**Problem description**: In the listing below, find the line containing "What bpy script" and the line containing "a long tail.". Repeat exactly those two lines and every line between them, nothing more.

**Supplied information**:
+===+
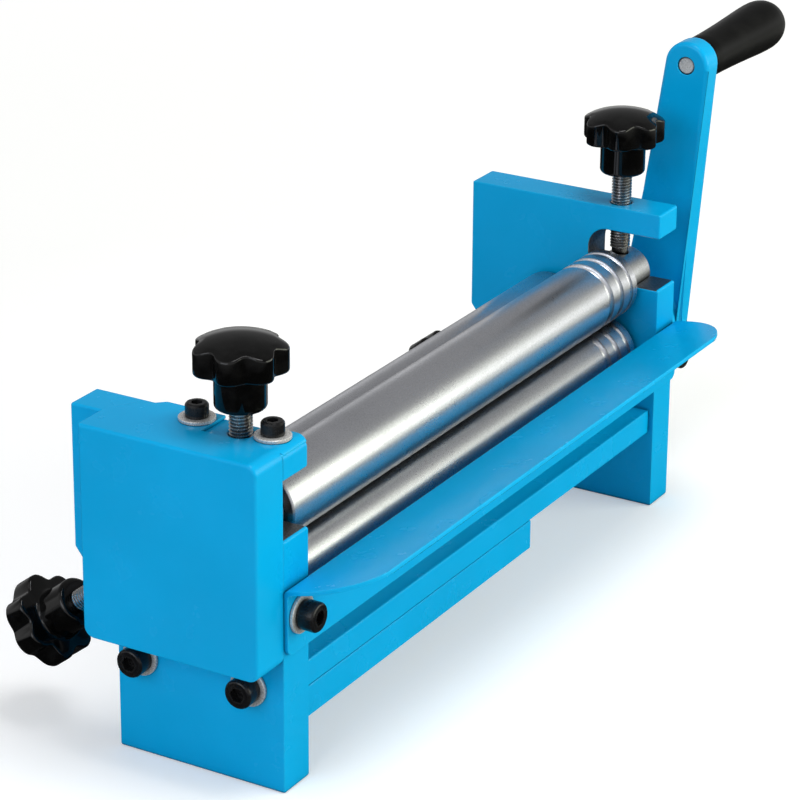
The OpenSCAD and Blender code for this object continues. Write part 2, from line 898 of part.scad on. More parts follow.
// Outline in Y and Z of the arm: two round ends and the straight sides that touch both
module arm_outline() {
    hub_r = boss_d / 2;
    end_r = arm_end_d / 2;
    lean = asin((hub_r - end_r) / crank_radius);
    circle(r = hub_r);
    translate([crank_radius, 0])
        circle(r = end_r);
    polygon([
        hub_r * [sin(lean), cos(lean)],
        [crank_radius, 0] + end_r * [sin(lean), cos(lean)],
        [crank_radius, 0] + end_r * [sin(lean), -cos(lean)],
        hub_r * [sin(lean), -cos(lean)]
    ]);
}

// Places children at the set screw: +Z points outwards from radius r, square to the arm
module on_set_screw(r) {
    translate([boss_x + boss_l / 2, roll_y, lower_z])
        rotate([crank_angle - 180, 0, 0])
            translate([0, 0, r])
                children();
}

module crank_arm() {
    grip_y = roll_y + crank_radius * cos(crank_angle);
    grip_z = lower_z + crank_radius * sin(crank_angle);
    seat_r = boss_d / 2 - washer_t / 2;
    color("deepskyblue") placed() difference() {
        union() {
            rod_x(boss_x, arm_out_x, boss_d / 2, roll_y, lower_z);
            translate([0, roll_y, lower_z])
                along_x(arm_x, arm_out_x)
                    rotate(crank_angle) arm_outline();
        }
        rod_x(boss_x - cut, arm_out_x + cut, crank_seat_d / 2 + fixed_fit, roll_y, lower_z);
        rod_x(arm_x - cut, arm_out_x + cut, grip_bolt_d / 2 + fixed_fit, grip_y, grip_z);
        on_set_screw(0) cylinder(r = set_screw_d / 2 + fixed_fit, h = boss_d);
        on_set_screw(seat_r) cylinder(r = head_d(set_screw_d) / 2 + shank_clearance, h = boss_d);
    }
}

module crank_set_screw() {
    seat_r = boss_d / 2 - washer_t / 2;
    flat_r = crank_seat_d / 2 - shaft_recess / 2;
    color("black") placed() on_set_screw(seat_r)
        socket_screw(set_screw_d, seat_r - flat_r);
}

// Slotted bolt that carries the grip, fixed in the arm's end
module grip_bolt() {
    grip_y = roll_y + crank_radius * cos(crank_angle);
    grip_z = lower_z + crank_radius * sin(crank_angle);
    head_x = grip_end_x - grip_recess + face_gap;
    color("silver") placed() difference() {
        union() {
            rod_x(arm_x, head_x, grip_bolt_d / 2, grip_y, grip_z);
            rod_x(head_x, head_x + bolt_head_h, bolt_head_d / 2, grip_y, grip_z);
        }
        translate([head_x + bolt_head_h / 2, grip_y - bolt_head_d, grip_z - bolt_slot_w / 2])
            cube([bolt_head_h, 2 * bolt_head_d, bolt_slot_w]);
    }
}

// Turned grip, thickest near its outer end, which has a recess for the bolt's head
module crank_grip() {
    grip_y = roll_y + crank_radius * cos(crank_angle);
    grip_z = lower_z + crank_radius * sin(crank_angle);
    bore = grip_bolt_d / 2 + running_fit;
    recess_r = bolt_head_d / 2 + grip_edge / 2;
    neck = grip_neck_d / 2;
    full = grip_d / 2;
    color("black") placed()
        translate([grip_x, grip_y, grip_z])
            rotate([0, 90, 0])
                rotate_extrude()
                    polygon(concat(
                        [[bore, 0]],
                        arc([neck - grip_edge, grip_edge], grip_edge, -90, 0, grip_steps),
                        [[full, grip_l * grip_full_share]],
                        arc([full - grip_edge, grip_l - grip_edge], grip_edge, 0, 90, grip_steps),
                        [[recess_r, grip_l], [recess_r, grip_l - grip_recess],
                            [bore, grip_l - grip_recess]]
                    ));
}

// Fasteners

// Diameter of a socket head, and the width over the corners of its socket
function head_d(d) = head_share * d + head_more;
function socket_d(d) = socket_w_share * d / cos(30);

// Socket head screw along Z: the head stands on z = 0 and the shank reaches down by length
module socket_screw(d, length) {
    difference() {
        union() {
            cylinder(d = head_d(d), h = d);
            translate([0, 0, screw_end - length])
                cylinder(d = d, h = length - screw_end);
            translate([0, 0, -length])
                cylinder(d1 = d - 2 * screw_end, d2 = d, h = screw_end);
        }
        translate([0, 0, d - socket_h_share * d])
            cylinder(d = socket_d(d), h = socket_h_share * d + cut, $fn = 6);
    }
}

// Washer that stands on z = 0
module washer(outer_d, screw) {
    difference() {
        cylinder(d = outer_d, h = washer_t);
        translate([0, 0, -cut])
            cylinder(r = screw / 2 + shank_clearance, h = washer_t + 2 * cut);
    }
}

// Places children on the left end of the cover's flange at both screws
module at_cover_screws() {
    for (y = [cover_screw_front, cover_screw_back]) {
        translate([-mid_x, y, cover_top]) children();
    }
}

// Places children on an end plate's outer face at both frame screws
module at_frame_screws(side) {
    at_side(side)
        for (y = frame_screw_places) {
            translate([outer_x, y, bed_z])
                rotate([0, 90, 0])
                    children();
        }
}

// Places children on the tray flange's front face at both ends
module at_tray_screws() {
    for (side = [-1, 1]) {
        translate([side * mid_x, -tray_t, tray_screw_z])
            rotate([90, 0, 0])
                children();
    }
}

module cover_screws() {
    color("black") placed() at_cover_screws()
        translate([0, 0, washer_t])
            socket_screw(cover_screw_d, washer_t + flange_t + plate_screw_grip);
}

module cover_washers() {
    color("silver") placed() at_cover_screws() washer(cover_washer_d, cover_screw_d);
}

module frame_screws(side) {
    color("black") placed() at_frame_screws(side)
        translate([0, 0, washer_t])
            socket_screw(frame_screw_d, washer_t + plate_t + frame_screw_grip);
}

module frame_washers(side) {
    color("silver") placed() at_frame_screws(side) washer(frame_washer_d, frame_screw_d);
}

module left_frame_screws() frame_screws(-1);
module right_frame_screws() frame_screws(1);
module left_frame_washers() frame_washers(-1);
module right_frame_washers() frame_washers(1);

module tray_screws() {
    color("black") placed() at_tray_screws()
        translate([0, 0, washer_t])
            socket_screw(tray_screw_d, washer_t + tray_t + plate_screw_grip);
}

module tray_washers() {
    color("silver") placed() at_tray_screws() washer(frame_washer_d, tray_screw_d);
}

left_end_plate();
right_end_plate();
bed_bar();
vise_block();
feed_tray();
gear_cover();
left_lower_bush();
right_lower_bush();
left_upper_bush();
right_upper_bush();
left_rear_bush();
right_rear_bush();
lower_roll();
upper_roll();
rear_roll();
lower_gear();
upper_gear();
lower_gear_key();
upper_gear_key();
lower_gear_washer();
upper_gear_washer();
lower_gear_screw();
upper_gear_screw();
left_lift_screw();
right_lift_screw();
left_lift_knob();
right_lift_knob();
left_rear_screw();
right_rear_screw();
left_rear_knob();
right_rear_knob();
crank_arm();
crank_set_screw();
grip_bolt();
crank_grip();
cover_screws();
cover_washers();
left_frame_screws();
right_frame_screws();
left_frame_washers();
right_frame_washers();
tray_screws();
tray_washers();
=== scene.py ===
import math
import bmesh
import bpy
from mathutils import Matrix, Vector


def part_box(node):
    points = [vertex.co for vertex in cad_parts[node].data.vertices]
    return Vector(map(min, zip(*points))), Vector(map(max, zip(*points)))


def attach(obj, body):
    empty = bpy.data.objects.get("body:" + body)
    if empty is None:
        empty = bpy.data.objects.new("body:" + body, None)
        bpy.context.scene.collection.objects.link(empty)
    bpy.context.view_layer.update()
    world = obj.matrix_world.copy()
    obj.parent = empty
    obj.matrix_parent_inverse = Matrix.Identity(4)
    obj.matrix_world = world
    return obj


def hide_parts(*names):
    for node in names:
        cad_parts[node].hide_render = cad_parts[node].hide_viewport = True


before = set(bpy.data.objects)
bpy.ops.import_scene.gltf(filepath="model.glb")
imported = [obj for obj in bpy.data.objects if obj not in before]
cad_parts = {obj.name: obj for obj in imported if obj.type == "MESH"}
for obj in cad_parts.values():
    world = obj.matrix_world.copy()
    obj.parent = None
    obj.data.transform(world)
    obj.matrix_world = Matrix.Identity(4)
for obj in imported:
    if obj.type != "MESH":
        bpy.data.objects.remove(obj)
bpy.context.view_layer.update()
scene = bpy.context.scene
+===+
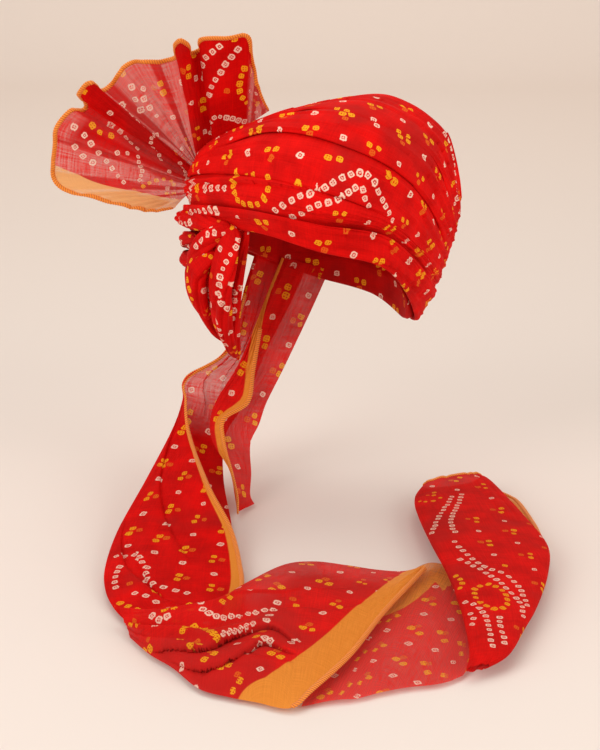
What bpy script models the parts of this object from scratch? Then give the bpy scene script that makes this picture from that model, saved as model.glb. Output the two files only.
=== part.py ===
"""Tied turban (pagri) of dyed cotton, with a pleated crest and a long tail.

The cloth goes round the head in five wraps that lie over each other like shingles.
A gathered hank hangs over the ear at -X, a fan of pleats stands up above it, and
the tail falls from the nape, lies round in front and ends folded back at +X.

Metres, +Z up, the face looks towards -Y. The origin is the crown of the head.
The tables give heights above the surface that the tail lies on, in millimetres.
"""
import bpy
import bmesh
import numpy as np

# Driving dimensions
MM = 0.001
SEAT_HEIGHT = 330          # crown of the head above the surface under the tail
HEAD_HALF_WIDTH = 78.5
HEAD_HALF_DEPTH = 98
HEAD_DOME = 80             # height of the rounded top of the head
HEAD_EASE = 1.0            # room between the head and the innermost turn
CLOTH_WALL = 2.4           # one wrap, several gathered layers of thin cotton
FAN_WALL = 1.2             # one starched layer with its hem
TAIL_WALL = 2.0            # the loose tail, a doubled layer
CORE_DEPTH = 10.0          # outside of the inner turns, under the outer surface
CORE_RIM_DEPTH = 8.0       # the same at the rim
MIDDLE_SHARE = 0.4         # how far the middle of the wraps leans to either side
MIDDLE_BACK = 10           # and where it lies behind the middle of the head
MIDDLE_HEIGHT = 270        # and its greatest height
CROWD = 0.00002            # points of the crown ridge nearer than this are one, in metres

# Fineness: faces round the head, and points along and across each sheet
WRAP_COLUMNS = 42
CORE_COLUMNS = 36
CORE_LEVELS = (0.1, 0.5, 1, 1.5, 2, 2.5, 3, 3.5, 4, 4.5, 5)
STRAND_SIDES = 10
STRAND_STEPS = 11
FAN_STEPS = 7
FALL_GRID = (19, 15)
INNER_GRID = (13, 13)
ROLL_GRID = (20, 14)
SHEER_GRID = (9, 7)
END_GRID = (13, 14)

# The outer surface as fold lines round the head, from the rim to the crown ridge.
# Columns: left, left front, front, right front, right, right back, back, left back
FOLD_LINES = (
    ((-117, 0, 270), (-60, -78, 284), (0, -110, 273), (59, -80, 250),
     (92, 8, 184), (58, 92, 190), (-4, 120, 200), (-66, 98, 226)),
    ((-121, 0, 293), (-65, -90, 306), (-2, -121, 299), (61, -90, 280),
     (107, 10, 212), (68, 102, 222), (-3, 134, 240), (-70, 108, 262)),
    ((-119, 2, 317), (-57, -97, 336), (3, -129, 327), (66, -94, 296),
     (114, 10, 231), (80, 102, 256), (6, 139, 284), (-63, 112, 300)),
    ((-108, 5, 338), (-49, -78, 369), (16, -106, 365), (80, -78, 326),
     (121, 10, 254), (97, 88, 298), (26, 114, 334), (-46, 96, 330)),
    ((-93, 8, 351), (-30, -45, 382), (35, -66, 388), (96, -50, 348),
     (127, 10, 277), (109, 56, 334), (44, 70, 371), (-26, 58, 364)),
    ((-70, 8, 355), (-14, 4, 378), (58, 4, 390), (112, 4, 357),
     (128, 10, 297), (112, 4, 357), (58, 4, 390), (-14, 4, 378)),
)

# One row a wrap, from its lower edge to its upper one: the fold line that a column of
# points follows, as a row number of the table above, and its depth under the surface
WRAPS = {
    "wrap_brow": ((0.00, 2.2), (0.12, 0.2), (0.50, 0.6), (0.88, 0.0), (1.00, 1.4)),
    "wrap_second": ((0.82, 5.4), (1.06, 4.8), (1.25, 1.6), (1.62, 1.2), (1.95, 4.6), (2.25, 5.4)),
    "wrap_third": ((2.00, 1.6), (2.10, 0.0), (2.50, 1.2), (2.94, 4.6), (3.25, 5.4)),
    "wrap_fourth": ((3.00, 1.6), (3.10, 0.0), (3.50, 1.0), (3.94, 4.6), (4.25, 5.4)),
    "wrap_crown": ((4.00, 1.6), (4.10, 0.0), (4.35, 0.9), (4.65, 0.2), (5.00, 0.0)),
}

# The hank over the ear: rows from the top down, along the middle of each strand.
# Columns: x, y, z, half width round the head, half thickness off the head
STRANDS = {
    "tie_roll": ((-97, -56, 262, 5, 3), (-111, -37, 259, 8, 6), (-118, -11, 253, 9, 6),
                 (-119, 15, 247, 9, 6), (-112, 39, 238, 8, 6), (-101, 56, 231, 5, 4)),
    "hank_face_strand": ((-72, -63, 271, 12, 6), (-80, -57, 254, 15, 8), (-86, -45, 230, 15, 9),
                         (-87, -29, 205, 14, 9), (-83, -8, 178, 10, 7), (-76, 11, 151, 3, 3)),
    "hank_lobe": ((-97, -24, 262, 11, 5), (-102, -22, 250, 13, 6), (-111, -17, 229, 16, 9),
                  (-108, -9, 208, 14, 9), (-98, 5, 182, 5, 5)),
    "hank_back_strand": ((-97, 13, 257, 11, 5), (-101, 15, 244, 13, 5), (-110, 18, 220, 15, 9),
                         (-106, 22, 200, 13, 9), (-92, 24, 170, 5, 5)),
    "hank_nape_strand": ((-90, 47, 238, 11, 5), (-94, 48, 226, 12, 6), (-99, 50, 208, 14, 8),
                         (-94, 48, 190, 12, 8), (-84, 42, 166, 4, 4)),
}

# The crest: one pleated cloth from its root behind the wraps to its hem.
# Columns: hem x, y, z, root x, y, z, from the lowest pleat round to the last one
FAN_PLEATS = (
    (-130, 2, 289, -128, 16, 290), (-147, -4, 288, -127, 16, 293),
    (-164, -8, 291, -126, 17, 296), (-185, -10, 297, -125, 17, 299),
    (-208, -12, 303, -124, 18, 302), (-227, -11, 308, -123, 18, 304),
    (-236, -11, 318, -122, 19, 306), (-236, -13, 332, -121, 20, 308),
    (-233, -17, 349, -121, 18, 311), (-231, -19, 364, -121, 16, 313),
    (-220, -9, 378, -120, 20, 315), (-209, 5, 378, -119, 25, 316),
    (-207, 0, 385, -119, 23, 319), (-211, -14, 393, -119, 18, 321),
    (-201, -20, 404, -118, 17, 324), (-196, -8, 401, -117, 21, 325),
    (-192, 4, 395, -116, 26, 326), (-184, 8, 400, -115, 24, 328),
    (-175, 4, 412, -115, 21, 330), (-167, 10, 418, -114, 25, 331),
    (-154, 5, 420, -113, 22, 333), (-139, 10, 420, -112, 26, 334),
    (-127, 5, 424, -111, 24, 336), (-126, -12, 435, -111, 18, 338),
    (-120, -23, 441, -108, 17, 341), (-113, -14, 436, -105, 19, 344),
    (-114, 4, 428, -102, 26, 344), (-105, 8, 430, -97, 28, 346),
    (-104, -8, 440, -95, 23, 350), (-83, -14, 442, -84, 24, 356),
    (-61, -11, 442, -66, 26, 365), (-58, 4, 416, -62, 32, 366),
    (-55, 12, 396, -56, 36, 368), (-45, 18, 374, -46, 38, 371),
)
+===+
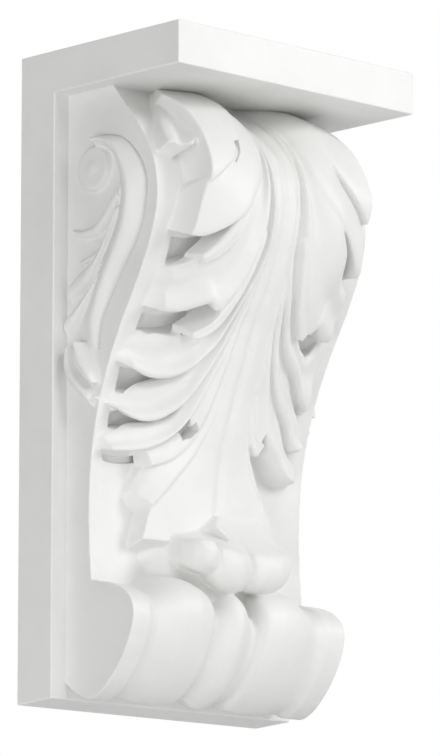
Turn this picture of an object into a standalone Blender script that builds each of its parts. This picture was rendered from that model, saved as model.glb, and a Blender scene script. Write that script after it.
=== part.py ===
+===+
**Result of the exercise**:
What bpy script models the parts of this object from scratch? Then give the bpy scene script that makes this picture from that model, saved as model.glb. Output the two files only.
=== part.py ===
"""Tied turban (pagri) of dyed cotton, with a pleated crest and a long tail.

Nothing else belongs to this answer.